Une mâchoire reconstruite grâce à un fragment d'os de la jambe
Quand le cancer progresse dans la mâchoire, le recours à la chirurgie est souvent nécessaire pour retirer la tumeur. Cette opération dure huit heures durant lesquelles deux équipes de chirurgiens vont se relayer. Reportage
Au bloc opératoire, un patient de 46 ans présente une récidive de cancer de la mâchoire. Il doit subir une mandibulectomie, une ablation de la mâchoire inférieure. Cette chirurgie va durer 8 heures durant lesquelles deux équipes vont se relayer.

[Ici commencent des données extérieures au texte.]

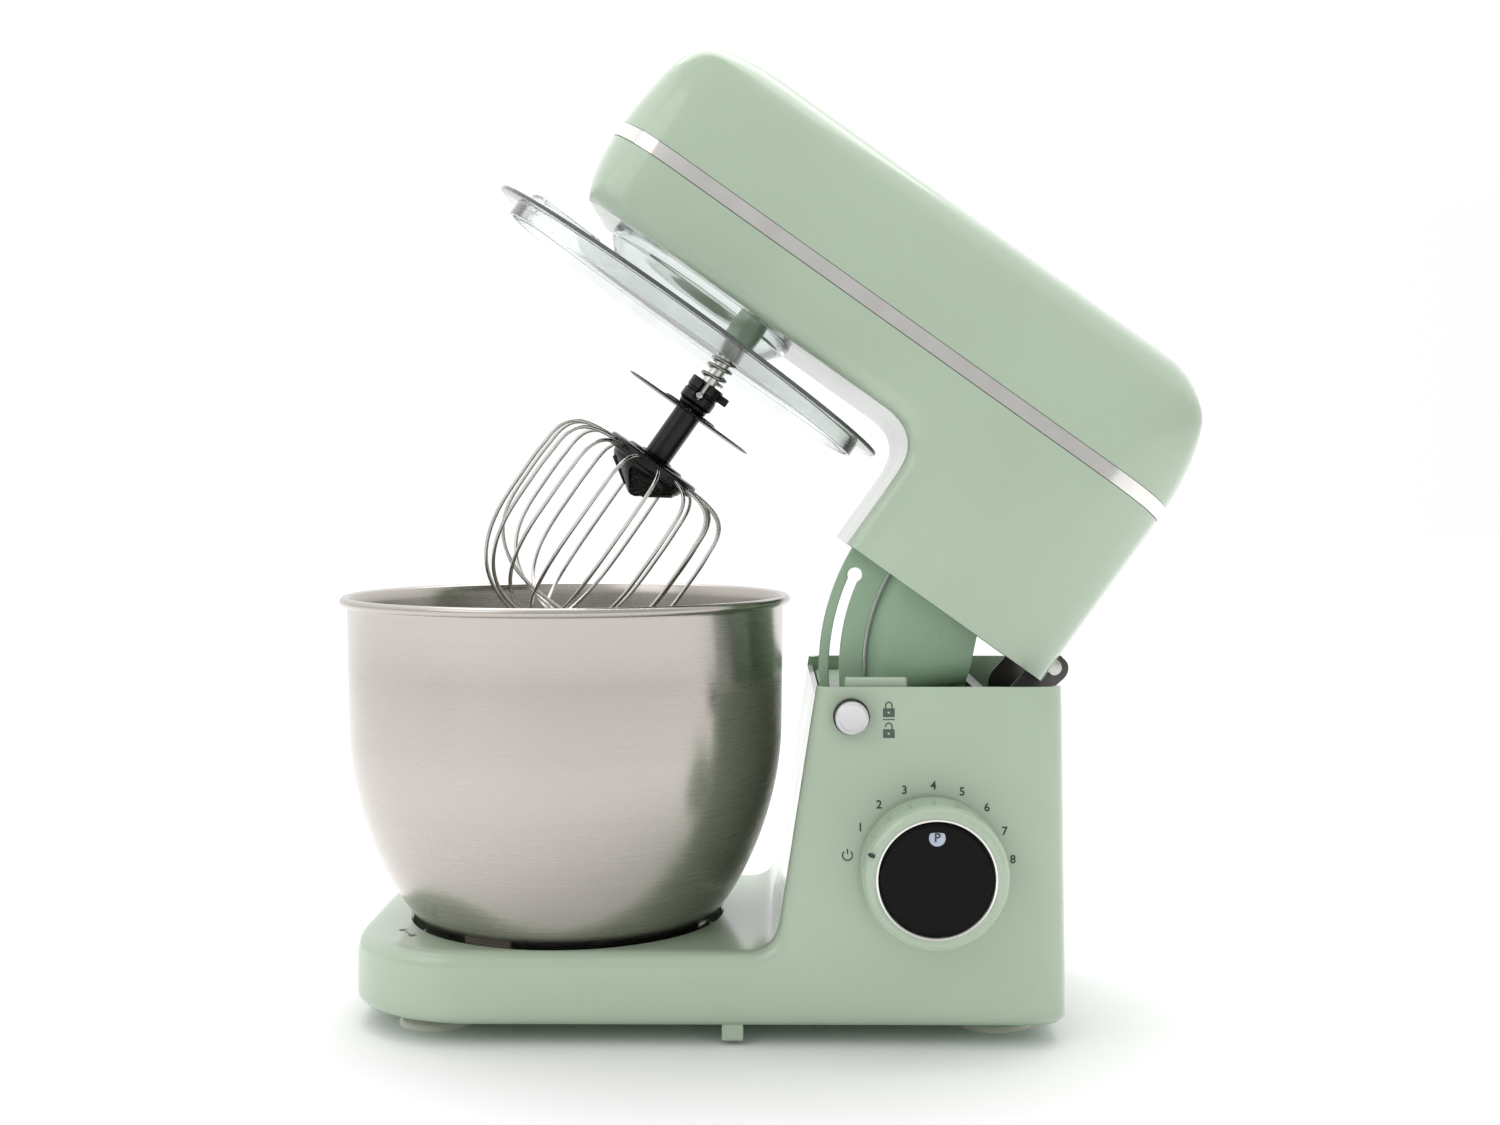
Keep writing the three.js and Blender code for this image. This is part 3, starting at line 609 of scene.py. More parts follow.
def circuit_board():
    material = principled("board", linear(36, 86, 56), 0.4)
    cells = texture(material, "ShaderNodeTexBrick", Scale=60.0)
    tone = mixed(material, ranged(material, cells, 0, 1), linear(22, 60, 40), linear(60, 120, 80))
    feed(material, "Base Color", tone)
    return material


def ink(name, colour):
    """Pad-printed marking."""
    material = principled(name, colour, 0.45)
    varied(material, colour, 0.12, 300.0)
    return material


MINT = linear(175, 193, 171)
MATERIALS = {
    "mint": plastic("mint", MINT, 0.16, coat=0.35),
    # Painted shade: a darker copy of the mint, for the pieces that sit under the head and inside the base
    # where shade falls; it is also rougher and has no coat.
    "mint_inner": plastic("mint_inner", linear(150, 178, 150), 0.3),
    "foot": milky_rubber(),
    "bowl_steel": brushed_steel(),
    "bright_steel": bare_steel("bright_steel", linear(196, 194, 190), 0.2),
    "dark_steel": bare_steel("dark_steel", linear(88, 86, 84), 0.42),
    "spring_steel": bare_steel("spring_steel", linear(170, 168, 165), 0.24),
    "cast": cast_metal(),
    "trim": bare_steel("trim", linear(232, 230, 226), 0.1, 700.0),
    "black": plastic("black", linear(14, 14, 15), 0.28, 0.04, specular=0.3),
    "gloss_black": plastic("gloss_black", linear(5, 5, 6), 0.06, 0.005, specular=0.12),
    "silver": principled("silver", linear(214, 214, 216), 0.34, 0.55),
    "clear": clear_plastic("clear", linear(244, 248, 247), 1.0),
    "clear_edge": clear_plastic("clear_edge", linear(92, 100, 98), 0.4),
    "rubber": rubber(),
    "nylon": plastic("nylon", linear(228, 222, 206), 0.5, 0.06),
    "winding": winding(),
    "board": circuit_board(),
    "print": ink("print", linear(74, 92, 80)),
    "print_dark": ink("print_dark", linear(48, 56, 52)),
    "pale_blue": ink("pale_blue", linear(178, 190, 206)),
}
varied(MATERIALS["silver"], linear(214, 214, 216), 0.03, 90.0)
bumped(MATERIALS["silver"], noise(MATERIALS["silver"], 2400.0), 0.06, 0.0001)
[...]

Une chirurgie, deux équipes
"Le cancer est vraiment localisé au niveau de la mâchoire du bas, la mandibule. On se retrouve très rapidement à devoir enlever une bonne partie de la mâchoire et donc, évidemment, les dents qui sont sur la mâchoire à cet endroit-là", explique le Dr Mourad Benassarou, chirurgien maxillo-facial à l'hôpital de la Pitié-Salpêtrière.
Le chirurgien commence par extraire la tumeur en passant par le cou.
Parallèlement, l’autre équipe de chirurgiens travaille sur la jambe du patient, pour extraire la fibula. Cet os est situé à côté du tibia, il est aussi appelé le péroné. Il va permettre de reconstruire le bout de mâchoire manquant.
Un lambeau de péroné prélevé
L'extraction de la fibula doit se faire dans un temps imparti, c'est une étape fastidieuse.
"Le prélèvement se fait sous garrot donc la jambe n’est plus vascularisée. On a entre une heure et une heure trente pour faire le prélèvement. Après ce délai-là, il faut dégonfler le garrot pour permettre à la jambe d'être à nouveau vascularisée", précise le Dr Philippe Galli, chirurgien maxillo-facial à l'hôpital de la Pitié-Salpêtrière.
Avec le lambeau de péroné, il faut aussi extraire le pédicule, une partie liée à l’os, composée de nerfs et de vaisseaux sanguins sans laquelle la greffe ne peut fonctionner.
Les vaisseaux emportés avec l’os de la fibula permettront de revasculariser le lambeau. Au même moment, l’équipe à la tête du patient s’attaque à la tumeur.
Ne pas disséminer les cellules cancéreuses
"Par l’intérieur de la bouche, je vais pouvoir couper la muqueuse tout autour de la tumeur pour pouvoir la délimiter et la retirer en entier, tout en restant toujours à distance de la tumeur pour ne pas risquer de disséminer les cellules cancéreuses", confie le Dr Mourad Benassarou.
"J’ai décroché toute la partie de la mandibule et maintenant, je suis en train de décrocher la langue, pour la laisser car elle n’est pas atteinte", précise le Dr Mourad Benassarou.
La partie cancéreuse est enfin extraite. Une heure et demie plus tard, c’est au tour de l’équipe chargée de retirer le lambeau de fibula d'agir.
"Maintenant on va couper ce segment tout droit en plusieurs fragments de manière à ce que l’os reprenne la forme de la partie de la mâchoire qu’on a enlevée", montre le Dr Mourad Benassarou.
C'est un remodelage à quatre mains qui doit correspondre parfaitement aux dimensions de l’ancienne mâchoire. Il faut faire vite car le lambeau n’est plus vascularisé et il y a un risque de nécrose. Les fragments d’os sont ensuite vissés sur une plaque en titane. La nouvelle mâchoire est créée.
Revasculariser l'autogreffe
Il pourra bouger sa mâchoire comme il le faisait avant. Il s’agit enfin de revasculariser le lambeau. Pour cela, le chirurgien doit trouver dans le cou une artère de 3mm, afin d’y rattacher la pièce. C’est la dernière étape, la plus délicate.
Le chirurgien a trouvé une artère qui a un bon calibre et un bon flux sur laquelle il va brancher le lambeau. Pour s’assurer de la bonne vascularisation, l’ultime test est une légère incision sur le plancher de la bouche.
La mission est réussie, le sang circule bien. Le cou et la jambe du patient sont enfin recousus. Il passera 2 à 3 semaines d’hospitalisation et sera nourri par une sonde les premiers jours.